**WHAT TO WORK ON**
Copy out the line that contains "to the fore edge", the line that contains "cad_parts[node].hide_render = cad_parts[node].hide_viewport", and every line between them, exactly, and nothing else.

**DATA SHOWN**
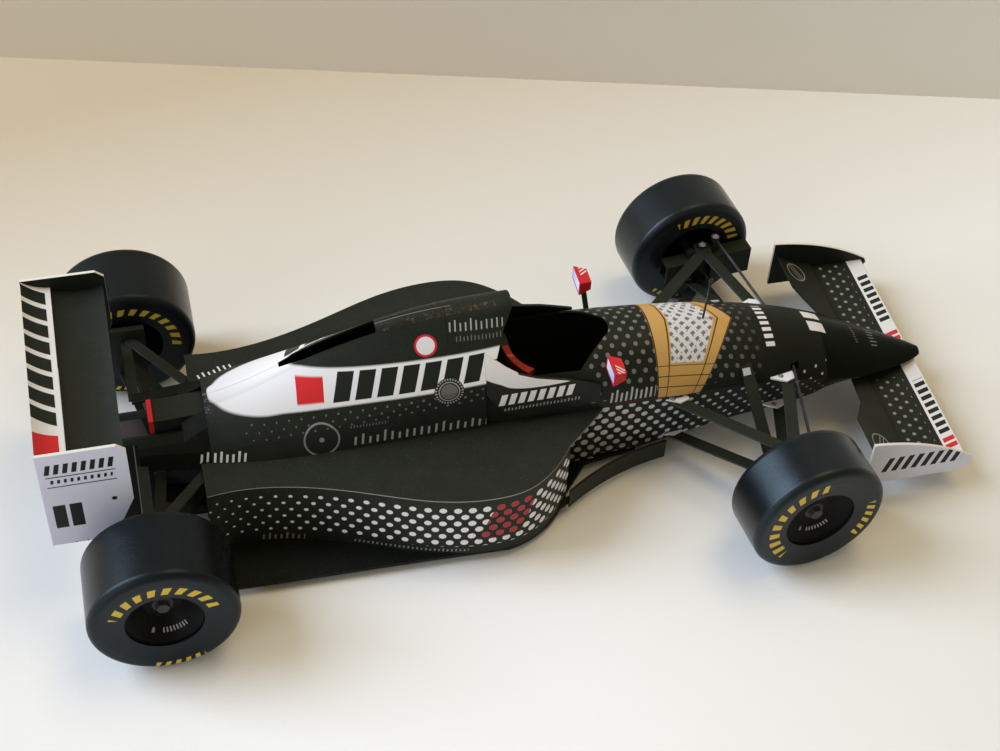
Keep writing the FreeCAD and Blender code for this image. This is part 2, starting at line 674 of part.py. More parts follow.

--

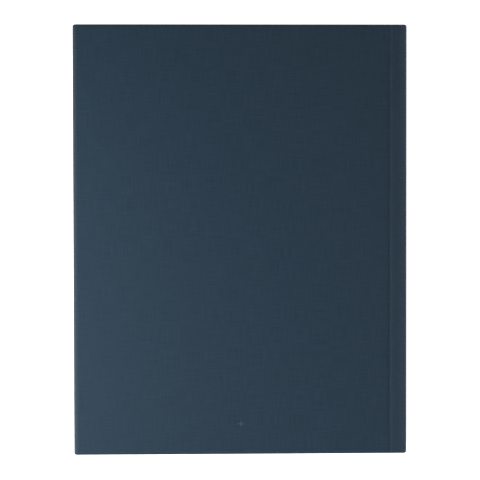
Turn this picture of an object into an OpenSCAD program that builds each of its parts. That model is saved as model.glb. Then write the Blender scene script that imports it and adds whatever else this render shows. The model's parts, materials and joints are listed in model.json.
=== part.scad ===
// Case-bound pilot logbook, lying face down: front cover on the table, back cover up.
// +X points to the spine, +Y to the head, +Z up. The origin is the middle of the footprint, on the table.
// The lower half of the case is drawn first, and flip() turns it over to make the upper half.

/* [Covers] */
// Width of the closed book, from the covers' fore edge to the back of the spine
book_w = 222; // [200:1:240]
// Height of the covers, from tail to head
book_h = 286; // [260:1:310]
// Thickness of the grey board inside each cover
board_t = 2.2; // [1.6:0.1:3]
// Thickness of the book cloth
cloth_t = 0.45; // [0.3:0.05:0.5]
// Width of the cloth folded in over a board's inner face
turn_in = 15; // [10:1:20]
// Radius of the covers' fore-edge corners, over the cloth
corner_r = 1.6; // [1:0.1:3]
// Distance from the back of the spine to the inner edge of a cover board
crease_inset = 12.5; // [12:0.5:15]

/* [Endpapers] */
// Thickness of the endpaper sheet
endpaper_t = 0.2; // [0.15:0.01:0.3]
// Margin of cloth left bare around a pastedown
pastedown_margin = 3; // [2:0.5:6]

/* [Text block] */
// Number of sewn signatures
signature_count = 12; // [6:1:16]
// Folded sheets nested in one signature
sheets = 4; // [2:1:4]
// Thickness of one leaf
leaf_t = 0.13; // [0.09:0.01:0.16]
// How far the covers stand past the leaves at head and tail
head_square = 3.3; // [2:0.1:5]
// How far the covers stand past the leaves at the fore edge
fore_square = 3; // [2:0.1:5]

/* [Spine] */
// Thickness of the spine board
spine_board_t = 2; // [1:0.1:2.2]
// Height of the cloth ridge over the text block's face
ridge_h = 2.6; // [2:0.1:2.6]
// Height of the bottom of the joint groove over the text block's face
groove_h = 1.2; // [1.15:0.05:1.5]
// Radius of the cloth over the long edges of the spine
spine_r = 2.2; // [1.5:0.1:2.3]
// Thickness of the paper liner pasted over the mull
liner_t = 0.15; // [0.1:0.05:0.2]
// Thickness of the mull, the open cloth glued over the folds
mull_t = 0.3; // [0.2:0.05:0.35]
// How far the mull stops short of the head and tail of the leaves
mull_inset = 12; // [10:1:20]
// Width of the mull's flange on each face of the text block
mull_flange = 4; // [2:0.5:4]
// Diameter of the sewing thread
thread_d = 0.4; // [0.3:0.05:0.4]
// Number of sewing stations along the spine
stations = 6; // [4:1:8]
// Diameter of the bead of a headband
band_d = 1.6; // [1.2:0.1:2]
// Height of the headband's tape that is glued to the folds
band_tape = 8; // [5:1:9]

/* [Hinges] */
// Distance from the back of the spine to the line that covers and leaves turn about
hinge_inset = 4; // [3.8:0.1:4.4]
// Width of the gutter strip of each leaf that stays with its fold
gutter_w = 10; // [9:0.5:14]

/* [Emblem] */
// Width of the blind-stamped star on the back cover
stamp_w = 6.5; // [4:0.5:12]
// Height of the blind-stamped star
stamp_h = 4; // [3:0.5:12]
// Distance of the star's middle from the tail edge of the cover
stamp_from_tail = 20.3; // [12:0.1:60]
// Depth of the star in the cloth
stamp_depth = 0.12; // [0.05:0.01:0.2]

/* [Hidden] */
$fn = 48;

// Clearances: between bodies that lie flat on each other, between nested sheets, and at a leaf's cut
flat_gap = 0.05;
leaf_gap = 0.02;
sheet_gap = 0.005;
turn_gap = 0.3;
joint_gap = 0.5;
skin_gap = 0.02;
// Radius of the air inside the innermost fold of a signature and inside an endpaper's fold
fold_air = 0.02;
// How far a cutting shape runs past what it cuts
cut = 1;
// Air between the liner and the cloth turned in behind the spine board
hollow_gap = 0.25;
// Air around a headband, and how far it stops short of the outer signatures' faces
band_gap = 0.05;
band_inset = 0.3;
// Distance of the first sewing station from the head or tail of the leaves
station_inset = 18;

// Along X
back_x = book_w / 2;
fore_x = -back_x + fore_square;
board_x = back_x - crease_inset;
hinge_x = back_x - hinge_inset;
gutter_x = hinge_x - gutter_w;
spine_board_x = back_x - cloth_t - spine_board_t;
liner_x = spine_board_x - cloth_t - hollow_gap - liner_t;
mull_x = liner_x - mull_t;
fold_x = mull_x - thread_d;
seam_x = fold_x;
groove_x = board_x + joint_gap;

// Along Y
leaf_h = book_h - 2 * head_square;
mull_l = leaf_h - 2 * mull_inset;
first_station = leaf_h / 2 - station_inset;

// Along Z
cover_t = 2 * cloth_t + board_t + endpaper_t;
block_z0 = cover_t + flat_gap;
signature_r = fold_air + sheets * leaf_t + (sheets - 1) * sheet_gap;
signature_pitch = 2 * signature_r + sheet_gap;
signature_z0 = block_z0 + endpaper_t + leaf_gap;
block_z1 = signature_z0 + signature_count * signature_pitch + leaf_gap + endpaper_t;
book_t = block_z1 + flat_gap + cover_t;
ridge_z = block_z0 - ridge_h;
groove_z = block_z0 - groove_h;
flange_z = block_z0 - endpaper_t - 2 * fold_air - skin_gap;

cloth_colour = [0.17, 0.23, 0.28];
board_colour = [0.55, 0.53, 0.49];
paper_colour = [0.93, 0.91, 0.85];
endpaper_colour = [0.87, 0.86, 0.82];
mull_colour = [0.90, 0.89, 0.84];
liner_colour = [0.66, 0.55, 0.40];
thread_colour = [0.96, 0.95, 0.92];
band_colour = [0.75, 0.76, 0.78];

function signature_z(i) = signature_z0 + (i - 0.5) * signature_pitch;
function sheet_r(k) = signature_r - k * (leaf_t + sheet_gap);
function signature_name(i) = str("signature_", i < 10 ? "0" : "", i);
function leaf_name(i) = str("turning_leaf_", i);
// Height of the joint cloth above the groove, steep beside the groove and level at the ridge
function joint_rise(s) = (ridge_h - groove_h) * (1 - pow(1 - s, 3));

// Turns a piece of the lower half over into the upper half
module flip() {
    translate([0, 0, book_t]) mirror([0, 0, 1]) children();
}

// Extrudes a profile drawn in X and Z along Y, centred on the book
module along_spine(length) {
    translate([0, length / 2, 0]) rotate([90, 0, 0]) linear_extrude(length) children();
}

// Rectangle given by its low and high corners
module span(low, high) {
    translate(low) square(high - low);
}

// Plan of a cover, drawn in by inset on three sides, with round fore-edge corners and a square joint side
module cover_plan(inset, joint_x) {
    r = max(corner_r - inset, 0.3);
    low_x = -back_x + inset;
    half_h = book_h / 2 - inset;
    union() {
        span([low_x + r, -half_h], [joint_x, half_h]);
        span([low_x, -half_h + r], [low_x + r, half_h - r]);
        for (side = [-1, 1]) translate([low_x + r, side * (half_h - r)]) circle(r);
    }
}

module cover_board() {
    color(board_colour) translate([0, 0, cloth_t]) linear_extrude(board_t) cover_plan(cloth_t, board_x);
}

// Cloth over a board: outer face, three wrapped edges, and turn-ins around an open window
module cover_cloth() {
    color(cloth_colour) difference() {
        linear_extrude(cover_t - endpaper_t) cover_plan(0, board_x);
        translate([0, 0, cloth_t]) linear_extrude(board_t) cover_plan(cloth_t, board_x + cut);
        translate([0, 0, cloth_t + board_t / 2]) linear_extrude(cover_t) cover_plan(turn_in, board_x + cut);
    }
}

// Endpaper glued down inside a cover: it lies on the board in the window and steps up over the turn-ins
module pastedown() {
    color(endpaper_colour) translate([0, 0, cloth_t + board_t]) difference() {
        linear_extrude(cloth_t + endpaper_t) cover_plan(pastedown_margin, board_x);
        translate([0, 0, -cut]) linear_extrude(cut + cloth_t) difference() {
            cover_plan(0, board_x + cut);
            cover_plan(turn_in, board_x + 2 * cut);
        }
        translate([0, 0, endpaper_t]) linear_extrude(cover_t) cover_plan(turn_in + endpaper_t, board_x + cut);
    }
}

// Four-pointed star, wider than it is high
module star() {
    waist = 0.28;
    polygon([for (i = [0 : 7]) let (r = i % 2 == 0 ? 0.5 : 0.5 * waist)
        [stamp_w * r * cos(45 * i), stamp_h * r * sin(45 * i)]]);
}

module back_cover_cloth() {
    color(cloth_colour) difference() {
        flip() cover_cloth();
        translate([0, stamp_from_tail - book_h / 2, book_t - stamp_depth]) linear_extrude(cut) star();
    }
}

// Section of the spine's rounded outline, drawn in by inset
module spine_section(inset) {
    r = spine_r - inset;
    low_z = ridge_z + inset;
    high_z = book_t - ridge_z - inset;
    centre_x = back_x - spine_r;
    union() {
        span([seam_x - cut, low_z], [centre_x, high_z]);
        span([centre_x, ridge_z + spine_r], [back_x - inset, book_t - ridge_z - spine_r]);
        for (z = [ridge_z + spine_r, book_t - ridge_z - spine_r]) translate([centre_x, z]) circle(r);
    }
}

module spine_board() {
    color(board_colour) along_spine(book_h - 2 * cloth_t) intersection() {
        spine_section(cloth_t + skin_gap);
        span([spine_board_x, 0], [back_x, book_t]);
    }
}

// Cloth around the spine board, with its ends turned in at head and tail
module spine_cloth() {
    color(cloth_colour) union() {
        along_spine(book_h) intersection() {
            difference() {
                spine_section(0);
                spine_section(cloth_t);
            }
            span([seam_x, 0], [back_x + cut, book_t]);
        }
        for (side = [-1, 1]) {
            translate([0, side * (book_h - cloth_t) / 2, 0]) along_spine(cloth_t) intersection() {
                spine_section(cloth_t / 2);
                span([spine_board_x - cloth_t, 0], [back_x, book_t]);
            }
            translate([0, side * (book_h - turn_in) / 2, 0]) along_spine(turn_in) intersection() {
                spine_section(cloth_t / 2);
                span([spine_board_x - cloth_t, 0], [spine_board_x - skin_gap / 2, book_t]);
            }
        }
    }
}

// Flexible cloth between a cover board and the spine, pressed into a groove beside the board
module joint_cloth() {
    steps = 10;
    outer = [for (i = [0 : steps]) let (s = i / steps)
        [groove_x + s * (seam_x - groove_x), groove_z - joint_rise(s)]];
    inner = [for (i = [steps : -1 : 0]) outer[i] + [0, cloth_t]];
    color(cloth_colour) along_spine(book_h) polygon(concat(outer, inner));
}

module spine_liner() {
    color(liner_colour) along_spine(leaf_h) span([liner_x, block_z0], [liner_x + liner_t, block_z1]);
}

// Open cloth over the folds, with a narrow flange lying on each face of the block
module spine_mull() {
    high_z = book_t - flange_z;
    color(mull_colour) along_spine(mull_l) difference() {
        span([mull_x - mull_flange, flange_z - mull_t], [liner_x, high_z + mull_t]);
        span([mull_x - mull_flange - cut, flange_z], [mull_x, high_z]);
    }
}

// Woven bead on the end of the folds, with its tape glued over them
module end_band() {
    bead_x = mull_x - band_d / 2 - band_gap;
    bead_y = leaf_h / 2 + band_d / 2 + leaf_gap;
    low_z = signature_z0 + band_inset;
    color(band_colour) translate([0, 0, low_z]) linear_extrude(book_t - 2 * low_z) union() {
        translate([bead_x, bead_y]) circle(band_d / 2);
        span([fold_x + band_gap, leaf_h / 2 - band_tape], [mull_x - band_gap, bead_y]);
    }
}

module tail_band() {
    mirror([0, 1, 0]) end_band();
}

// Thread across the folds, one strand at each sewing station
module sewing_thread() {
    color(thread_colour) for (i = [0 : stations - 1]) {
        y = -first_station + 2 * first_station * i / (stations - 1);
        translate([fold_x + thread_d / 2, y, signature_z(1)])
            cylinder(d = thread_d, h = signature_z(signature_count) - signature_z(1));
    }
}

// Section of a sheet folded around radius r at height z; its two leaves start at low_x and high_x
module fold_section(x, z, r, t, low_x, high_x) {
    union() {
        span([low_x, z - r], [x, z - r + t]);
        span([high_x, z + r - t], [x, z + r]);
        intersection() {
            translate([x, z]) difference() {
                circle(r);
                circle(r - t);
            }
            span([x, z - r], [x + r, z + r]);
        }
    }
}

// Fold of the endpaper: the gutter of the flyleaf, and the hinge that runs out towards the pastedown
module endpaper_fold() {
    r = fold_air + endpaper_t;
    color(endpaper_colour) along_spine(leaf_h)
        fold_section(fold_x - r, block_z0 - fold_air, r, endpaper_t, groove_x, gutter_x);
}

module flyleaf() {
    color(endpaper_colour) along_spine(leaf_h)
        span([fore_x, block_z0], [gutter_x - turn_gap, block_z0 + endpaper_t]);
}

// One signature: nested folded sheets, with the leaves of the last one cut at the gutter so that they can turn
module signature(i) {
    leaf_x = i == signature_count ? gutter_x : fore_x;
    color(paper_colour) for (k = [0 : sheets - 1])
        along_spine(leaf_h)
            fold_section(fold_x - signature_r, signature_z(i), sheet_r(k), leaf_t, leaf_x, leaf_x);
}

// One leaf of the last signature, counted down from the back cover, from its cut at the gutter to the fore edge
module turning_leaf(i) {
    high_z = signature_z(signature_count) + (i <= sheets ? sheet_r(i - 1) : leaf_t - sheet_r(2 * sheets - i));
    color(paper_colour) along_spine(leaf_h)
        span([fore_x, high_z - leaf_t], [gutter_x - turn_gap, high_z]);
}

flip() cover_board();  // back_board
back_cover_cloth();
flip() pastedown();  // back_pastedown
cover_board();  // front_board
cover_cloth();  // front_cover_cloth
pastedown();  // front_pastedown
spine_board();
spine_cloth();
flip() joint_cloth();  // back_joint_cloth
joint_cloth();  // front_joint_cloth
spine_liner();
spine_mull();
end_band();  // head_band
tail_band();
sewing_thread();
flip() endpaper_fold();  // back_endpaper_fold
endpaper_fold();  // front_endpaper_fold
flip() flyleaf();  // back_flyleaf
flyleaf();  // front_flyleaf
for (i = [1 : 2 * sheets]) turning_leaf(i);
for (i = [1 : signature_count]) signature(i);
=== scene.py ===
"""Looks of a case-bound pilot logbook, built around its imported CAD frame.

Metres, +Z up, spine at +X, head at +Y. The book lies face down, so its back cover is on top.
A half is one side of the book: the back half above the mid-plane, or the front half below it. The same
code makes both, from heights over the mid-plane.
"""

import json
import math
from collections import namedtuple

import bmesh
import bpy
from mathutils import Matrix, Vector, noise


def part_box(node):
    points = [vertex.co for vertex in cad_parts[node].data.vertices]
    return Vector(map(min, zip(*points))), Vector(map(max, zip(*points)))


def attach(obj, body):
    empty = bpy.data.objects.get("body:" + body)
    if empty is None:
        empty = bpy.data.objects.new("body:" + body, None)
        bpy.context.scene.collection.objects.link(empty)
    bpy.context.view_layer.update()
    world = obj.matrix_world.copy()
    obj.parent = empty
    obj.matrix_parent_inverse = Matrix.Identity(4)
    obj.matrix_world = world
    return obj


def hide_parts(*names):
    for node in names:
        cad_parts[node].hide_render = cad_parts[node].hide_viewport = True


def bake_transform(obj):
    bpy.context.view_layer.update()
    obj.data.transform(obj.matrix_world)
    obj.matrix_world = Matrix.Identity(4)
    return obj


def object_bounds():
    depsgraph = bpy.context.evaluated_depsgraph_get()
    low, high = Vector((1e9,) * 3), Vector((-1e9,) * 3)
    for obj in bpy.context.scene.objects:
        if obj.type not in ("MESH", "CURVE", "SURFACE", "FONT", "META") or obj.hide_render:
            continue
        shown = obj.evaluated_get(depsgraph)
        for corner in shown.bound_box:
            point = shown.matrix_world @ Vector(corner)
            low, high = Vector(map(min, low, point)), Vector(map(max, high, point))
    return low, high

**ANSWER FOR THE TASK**
// One leaf of the last signature, counted down from the back cover, from its cut at the gutter to the fore edge
module turning_leaf(i) {
    high_z = signature_z(signature_count) + (i <= sheets ? sheet_r(i - 1) : leaf_t - sheet_r(2 * sheets - i));
    color(paper_colour) along_spine(leaf_h)
        span([fore_x, high_z - leaf_t], [gutter_x - turn_gap, high_z]);
}

flip() cover_board();  // back_board
back_cover_cloth();
flip() pastedown();  // back_pastedown
cover_board();  // front_board
cover_cloth();  // front_cover_cloth
pastedown();  // front_pastedown
spine_board();
spine_cloth();
flip() joint_cloth();  // back_joint_cloth
joint_cloth();  // front_joint_cloth
spine_liner();
spine_mull();
end_band();  // head_band
tail_band();
sewing_thread();
flip() endpaper_fold();  // back_endpaper_fold
endpaper_fold();  // front_endpaper_fold
flip() flyleaf();  // back_flyleaf
flyleaf();  // front_flyleaf
for (i = [1 : 2 * sheets]) turning_leaf(i);
for (i = [1 : signature_count]) signature(i);
=== scene.py ===
"""Looks of a case-bound pilot logbook, built around its imported CAD frame.

Metres, +Z up, spine at +X, head at +Y. The book lies face down, so its back cover is on top.
A half is one side of the book: the back half above the mid-plane, or the front half below it. The same
code makes both, from heights over the mid-plane.
"""

import json
import math
from collections import namedtuple

import bmesh
import bpy
from mathutils import Matrix, Vector, noise


def part_box(node):
    points = [vertex.co for vertex in cad_parts[node].data.vertices]
    return Vector(map(min, zip(*points))), Vector(map(max, zip(*points)))


def attach(obj, body):
    empty = bpy.data.objects.get("body:" + body)
    if empty is None:
        empty = bpy.data.objects.new("body:" + body, None)
        bpy.context.scene.collection.objects.link(empty)
    bpy.context.view_layer.update()
    world = obj.matrix_world.copy()
    obj.parent = empty
    obj.matrix_parent_inverse = Matrix.Identity(4)
    obj.matrix_world = world
    return obj


def hide_parts(*names):
    for node in names:
        cad_parts[node].hide_render = cad_parts[node].hide_viewport = True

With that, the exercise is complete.